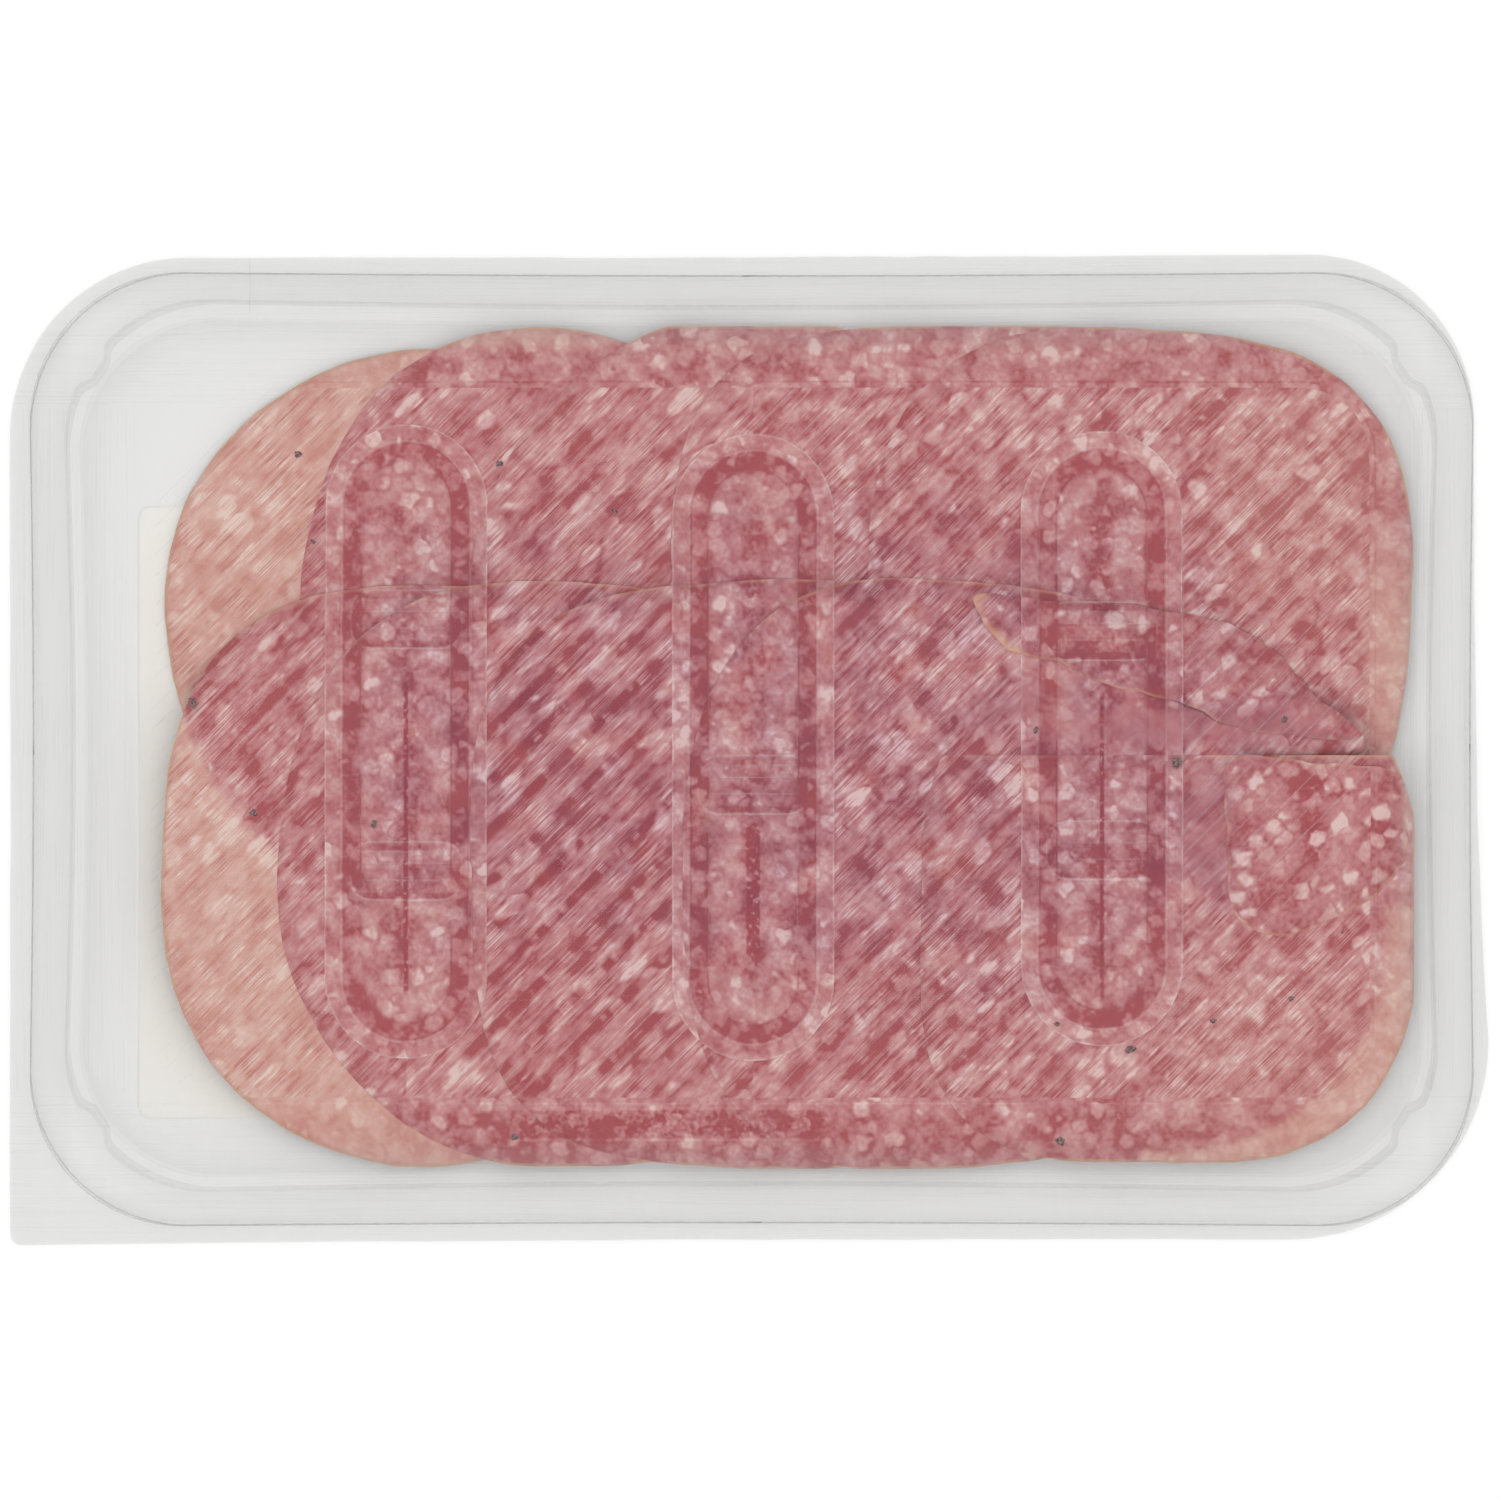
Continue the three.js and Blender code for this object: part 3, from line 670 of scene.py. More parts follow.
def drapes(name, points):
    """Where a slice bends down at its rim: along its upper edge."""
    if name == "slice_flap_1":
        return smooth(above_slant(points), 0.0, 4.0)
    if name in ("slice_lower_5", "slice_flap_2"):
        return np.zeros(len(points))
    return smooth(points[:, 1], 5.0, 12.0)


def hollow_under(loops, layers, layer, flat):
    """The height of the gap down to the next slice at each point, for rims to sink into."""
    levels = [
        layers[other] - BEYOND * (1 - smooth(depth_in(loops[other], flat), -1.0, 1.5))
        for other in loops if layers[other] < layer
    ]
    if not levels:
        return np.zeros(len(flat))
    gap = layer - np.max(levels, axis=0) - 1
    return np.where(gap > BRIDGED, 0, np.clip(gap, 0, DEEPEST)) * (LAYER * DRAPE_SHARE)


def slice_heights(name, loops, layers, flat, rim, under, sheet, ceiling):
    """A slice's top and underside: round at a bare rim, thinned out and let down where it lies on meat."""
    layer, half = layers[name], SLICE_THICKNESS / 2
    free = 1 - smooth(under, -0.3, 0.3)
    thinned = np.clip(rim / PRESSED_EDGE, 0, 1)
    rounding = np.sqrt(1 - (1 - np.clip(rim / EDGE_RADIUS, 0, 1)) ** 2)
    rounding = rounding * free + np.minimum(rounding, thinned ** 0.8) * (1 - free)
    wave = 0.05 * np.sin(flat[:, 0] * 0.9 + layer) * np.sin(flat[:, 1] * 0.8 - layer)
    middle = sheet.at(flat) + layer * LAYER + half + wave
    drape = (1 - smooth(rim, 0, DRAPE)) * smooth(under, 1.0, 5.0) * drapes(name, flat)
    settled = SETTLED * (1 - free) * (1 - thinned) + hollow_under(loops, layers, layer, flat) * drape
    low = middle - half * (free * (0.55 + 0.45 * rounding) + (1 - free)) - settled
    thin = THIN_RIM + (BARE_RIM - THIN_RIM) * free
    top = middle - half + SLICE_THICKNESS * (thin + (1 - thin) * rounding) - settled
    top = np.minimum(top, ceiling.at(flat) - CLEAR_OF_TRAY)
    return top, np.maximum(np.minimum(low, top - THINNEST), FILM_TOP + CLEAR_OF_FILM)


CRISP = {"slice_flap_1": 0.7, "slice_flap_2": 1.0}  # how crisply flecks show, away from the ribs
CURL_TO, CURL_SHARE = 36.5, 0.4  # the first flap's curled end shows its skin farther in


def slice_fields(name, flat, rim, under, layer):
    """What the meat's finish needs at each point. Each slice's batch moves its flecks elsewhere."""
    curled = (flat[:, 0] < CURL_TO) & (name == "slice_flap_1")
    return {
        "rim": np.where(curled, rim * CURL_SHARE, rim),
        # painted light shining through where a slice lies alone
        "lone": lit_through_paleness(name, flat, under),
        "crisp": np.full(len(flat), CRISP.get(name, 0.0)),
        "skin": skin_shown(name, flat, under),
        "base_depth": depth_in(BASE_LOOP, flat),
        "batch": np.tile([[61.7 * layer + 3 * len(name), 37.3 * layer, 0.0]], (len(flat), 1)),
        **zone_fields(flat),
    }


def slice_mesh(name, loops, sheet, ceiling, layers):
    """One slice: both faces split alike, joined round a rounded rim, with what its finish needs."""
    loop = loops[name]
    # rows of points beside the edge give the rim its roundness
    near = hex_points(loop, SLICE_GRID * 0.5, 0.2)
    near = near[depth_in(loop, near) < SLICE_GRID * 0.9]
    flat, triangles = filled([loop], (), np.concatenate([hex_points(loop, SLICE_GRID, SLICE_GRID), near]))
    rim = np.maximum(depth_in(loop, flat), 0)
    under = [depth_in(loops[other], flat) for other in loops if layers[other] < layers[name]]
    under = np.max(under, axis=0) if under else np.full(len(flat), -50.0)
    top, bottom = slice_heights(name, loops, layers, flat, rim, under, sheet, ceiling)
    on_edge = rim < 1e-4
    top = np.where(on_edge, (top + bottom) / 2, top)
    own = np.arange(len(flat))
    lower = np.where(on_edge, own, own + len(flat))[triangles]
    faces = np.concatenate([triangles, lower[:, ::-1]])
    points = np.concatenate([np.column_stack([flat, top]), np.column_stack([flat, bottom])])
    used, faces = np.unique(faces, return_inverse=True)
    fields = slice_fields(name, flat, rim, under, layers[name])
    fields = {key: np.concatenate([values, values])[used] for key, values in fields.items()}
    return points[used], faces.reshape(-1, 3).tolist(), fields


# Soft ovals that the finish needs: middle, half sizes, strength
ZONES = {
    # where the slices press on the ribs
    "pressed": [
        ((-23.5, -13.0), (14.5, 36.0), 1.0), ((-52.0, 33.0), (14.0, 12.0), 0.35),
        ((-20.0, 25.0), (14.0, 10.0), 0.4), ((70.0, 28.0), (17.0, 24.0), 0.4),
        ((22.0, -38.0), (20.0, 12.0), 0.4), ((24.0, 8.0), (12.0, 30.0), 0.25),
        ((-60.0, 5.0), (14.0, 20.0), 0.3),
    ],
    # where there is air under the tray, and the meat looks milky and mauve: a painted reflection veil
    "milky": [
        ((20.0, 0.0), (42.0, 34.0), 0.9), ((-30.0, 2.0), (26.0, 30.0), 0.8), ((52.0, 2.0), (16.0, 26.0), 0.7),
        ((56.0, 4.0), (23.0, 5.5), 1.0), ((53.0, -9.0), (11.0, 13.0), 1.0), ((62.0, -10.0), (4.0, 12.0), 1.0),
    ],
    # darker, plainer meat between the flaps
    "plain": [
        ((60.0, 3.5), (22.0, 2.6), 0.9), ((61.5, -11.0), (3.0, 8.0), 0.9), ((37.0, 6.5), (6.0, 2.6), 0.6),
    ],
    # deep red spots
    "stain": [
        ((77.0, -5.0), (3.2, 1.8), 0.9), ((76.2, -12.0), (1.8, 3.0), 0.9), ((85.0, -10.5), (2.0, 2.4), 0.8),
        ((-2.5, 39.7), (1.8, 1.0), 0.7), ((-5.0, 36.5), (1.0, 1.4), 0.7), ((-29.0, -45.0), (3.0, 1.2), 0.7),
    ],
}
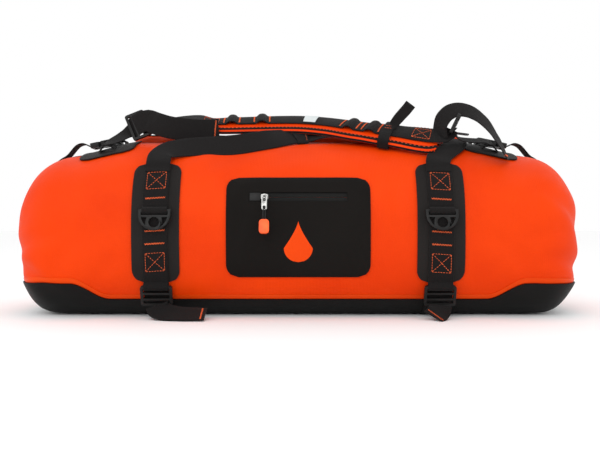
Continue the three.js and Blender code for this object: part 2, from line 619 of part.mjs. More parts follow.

_Problem details:_ Exactly as shown, repeat every record.

_Response for this exercise:_
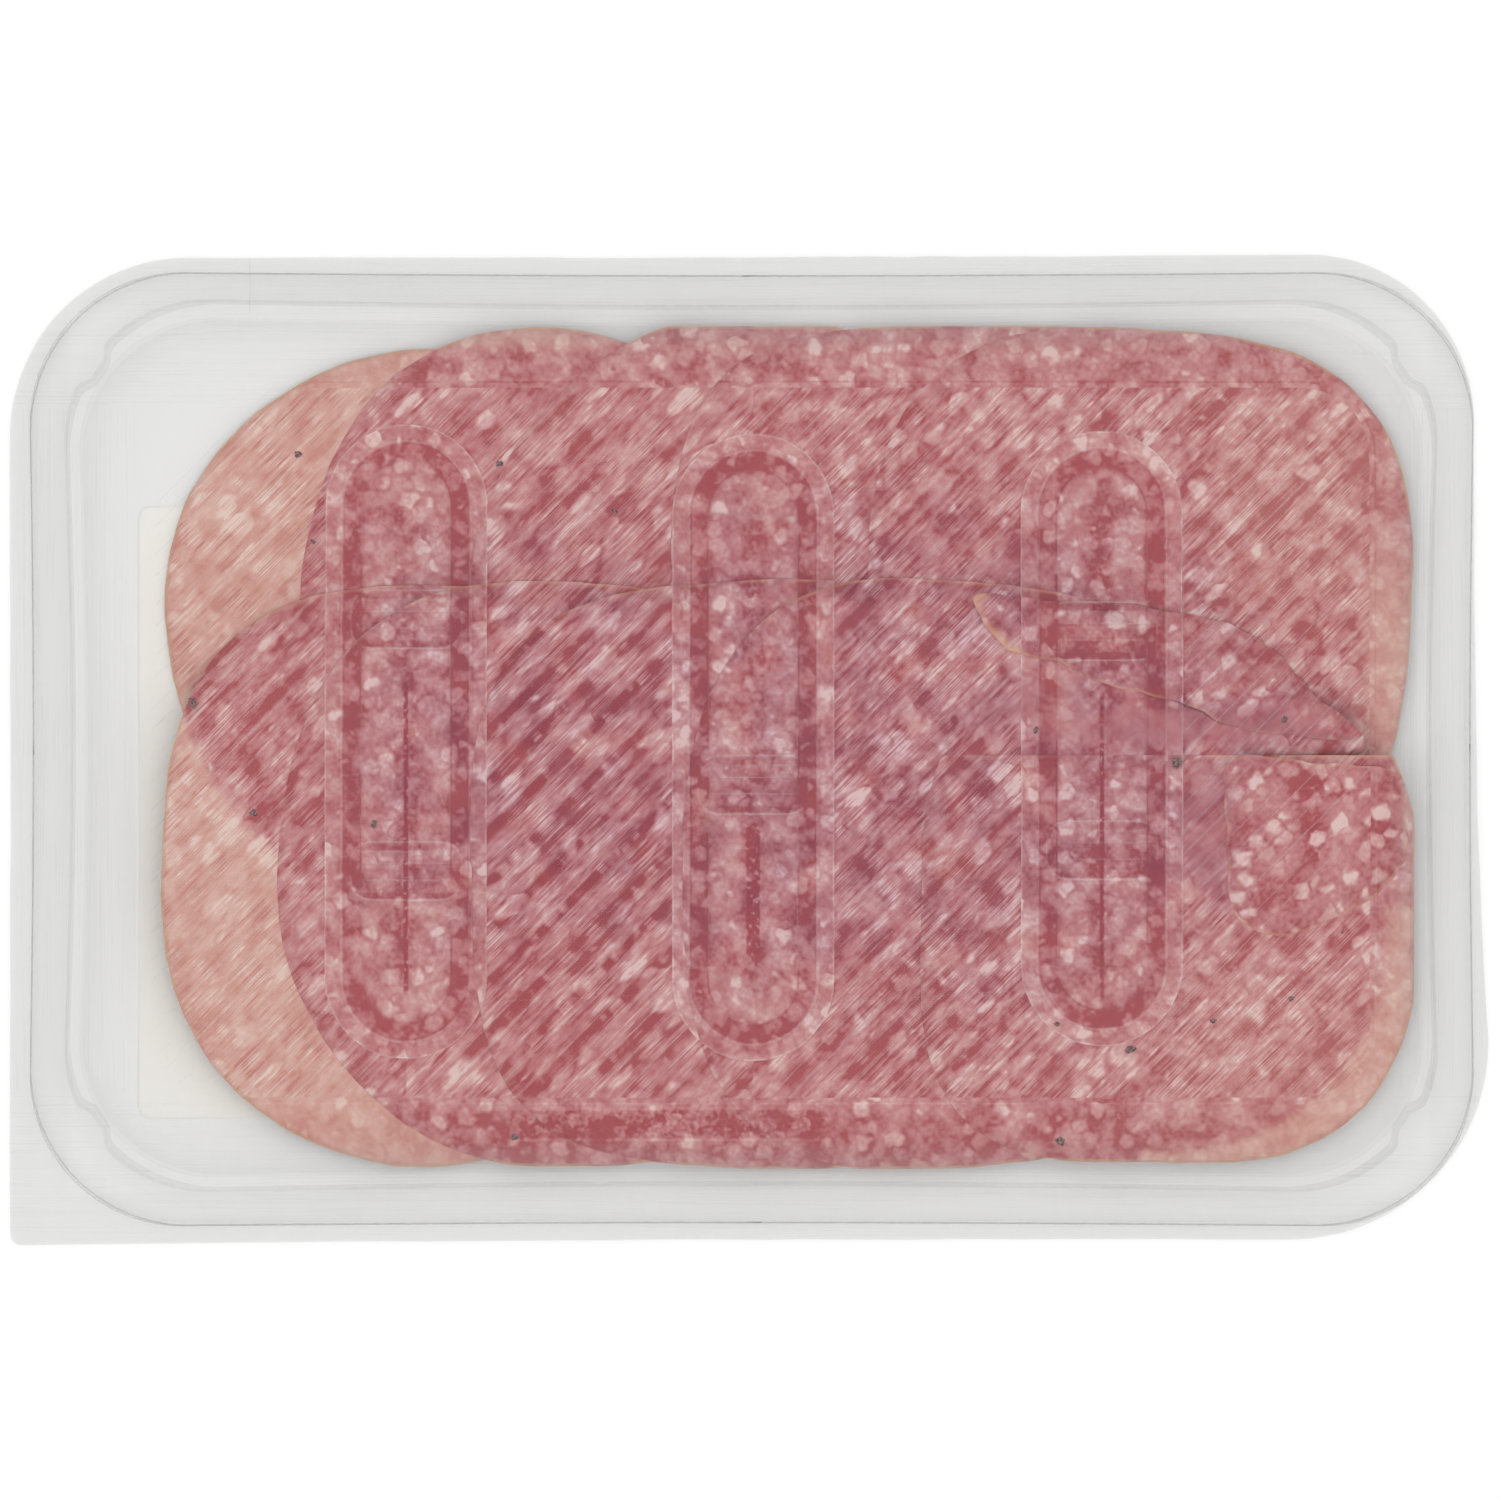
Continue the three.js and Blender code for this object: part 3, from line 670 of scene.py. More parts follow.
def drapes(name, points):
    """Where a slice bends down at its rim: along its upper edge."""
    if name == "slice_flap_1":
        return smooth(above_slant(points), 0.0, 4.0)
    if name in ("slice_lower_5", "slice_flap_2"):
        return np.zeros(len(points))
    return smooth(points[:, 1], 5.0, 12.0)


def hollow_under(loops, layers, layer, flat):
    """The height of the gap down to the next slice at each point, for rims to sink into."""
    levels = [
        layers[other] - BEYOND * (1 - smooth(depth_in(loops[other], flat), -1.0, 1.5))
        for other in loops if layers[other] < layer
    ]
    if not levels:
        return np.zeros(len(flat))
    gap = layer - np.max(levels, axis=0) - 1
    return np.where(gap > BRIDGED, 0, np.clip(gap, 0, DEEPEST)) * (LAYER * DRAPE_SHARE)


def slice_heights(name, loops, layers, flat, rim, under, sheet, ceiling):
    """A slice's top and underside: round at a bare rim, thinned out and let down where it lies on meat."""
    layer, half = layers[name], SLICE_THICKNESS / 2
    free = 1 - smooth(under, -0.3, 0.3)
    thinned = np.clip(rim / PRESSED_EDGE, 0, 1)
    rounding = np.sqrt(1 - (1 - np.clip(rim / EDGE_RADIUS, 0, 1)) ** 2)
    rounding = rounding * free + np.minimum(rounding, thinned ** 0.8) * (1 - free)
    wave = 0.05 * np.sin(flat[:, 0] * 0.9 + layer) * np.sin(flat[:, 1] * 0.8 - layer)
    middle = sheet.at(flat) + layer * LAYER + half + wave
    drape = (1 - smooth(rim, 0, DRAPE)) * smooth(under, 1.0, 5.0) * drapes(name, flat)
    settled = SETTLED * (1 - free) * (1 - thinned) + hollow_under(loops, layers, layer, flat) * drape
    low = middle - half * (free * (0.55 + 0.45 * rounding) + (1 - free)) - settled
    thin = THIN_RIM + (BARE_RIM - THIN_RIM) * free
    top = middle - half + SLICE_THICKNESS * (thin + (1 - thin) * rounding) - settled
    top = np.minimum(top, ceiling.at(flat) - CLEAR_OF_TRAY)
    return top, np.maximum(np.minimum(low, top - THINNEST), FILM_TOP + CLEAR_OF_FILM)


CRISP = {"slice_flap_1": 0.7, "slice_flap_2": 1.0}  # how crisply flecks show, away from the ribs
CURL_TO, CURL_SHARE = 36.5, 0.4  # the first flap's curled end shows its skin farther in


def slice_fields(name, flat, rim, under, layer):
    """What the meat's finish needs at each point. Each slice's batch moves its flecks elsewhere."""
    curled = (flat[:, 0] < CURL_TO) & (name == "slice_flap_1")
    return {
        "rim": np.where(curled, rim * CURL_SHARE, rim),
        # painted light shining through where a slice lies alone
        "lone": lit_through_paleness(name, flat, under),
        "crisp": np.full(len(flat), CRISP.get(name, 0.0)),
        "skin": skin_shown(name, flat, under),
        "base_depth": depth_in(BASE_LOOP, flat),
        "batch": np.tile([[61.7 * layer + 3 * len(name), 37.3 * layer, 0.0]], (len(flat), 1)),
        **zone_fields(flat),
    }


def slice_mesh(name, loops, sheet, ceiling, layers):
    """One slice: both faces split alike, joined round a rounded rim, with what its finish needs."""
    loop = loops[name]
    # rows of points beside the edge give the rim its roundness
    near = hex_points(loop, SLICE_GRID * 0.5, 0.2)
    near = near[depth_in(loop, near) < SLICE_GRID * 0.9]
    flat, triangles = filled([loop], (), np.concatenate([hex_points(loop, SLICE_GRID, SLICE_GRID), near]))
    rim = np.maximum(depth_in(loop, flat), 0)
    under = [depth_in(loops[other], flat) for other in loops if layers[other] < layers[name]]
    under = np.max(under, axis=0) if under else np.full(len(flat), -50.0)
    top, bottom = slice_heights(name, loops, layers, flat, rim, under, sheet, ceiling)
    on_edge = rim < 1e-4
    top = np.where(on_edge, (top + bottom) / 2, top)
    own = np.arange(len(flat))
    lower = np.where(on_edge, own, own + len(flat))[triangles]
    faces = np.concatenate([triangles, lower[:, ::-1]])
    points = np.concatenate([np.column_stack([flat, top]), np.column_stack([flat, bottom])])
    used, faces = np.unique(faces, return_inverse=True)
    fields = slice_fields(name, flat, rim, under, layers[name])
    fields = {key: np.concatenate([values, values])[used] for key, values in fields.items()}
    return points[used], faces.reshape(-1, 3).tolist(), fields


# Soft ovals that the finish needs: middle, half sizes, strength
ZONES = {
    # where the slices press on the ribs
    "pressed": [
        ((-23.5, -13.0), (14.5, 36.0), 1.0), ((-52.0, 33.0), (14.0, 12.0), 0.35),
        ((-20.0, 25.0), (14.0, 10.0), 0.4), ((70.0, 28.0), (17.0, 24.0), 0.4),
        ((22.0, -38.0), (20.0, 12.0), 0.4), ((24.0, 8.0), (12.0, 30.0), 0.25),
        ((-60.0, 5.0), (14.0, 20.0), 0.3),
    ],
    # where there is air under the tray, and the meat looks milky and mauve: a painted reflection veil
    "milky": [
        ((20.0, 0.0), (42.0, 34.0), 0.9), ((-30.0, 2.0), (26.0, 30.0), 0.8), ((52.0, 2.0), (16.0, 26.0), 0.7),
        ((56.0, 4.0), (23.0, 5.5), 1.0), ((53.0, -9.0), (11.0, 13.0), 1.0), ((62.0, -10.0), (4.0, 12.0), 1.0),
    ],
    # darker, plainer meat between the flaps
    "plain": [
        ((60.0, 3.5), (22.0, 2.6), 0.9), ((61.5, -11.0), (3.0, 8.0), 0.9), ((37.0, 6.5), (6.0, 2.6), 0.6),
    ],
    # deep red spots
    "stain": [
        ((77.0, -5.0), (3.2, 1.8), 0.9), ((76.2, -12.0), (1.8, 3.0), 0.9), ((85.0, -10.5), (2.0, 2.4), 0.8),
        ((-2.5, 39.7), (1.8, 1.0), 0.7), ((-5.0, 36.5), (1.0, 1.4), 0.7), ((-29.0, -45.0), (3.0, 1.2), 0.7),
    ],
}
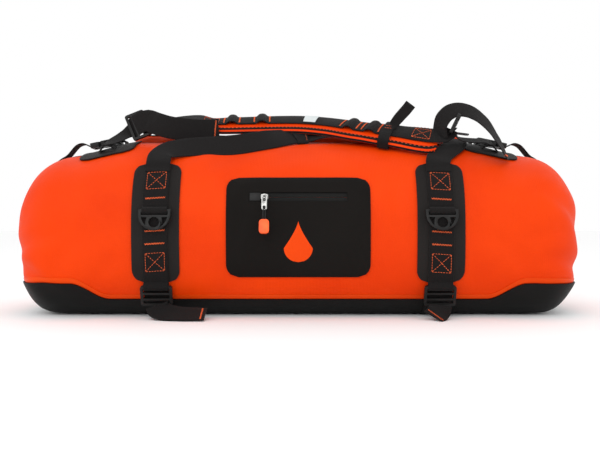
Continue the three.js and Blender code for this object: part 2, from line 619 of part.mjs. More parts follow.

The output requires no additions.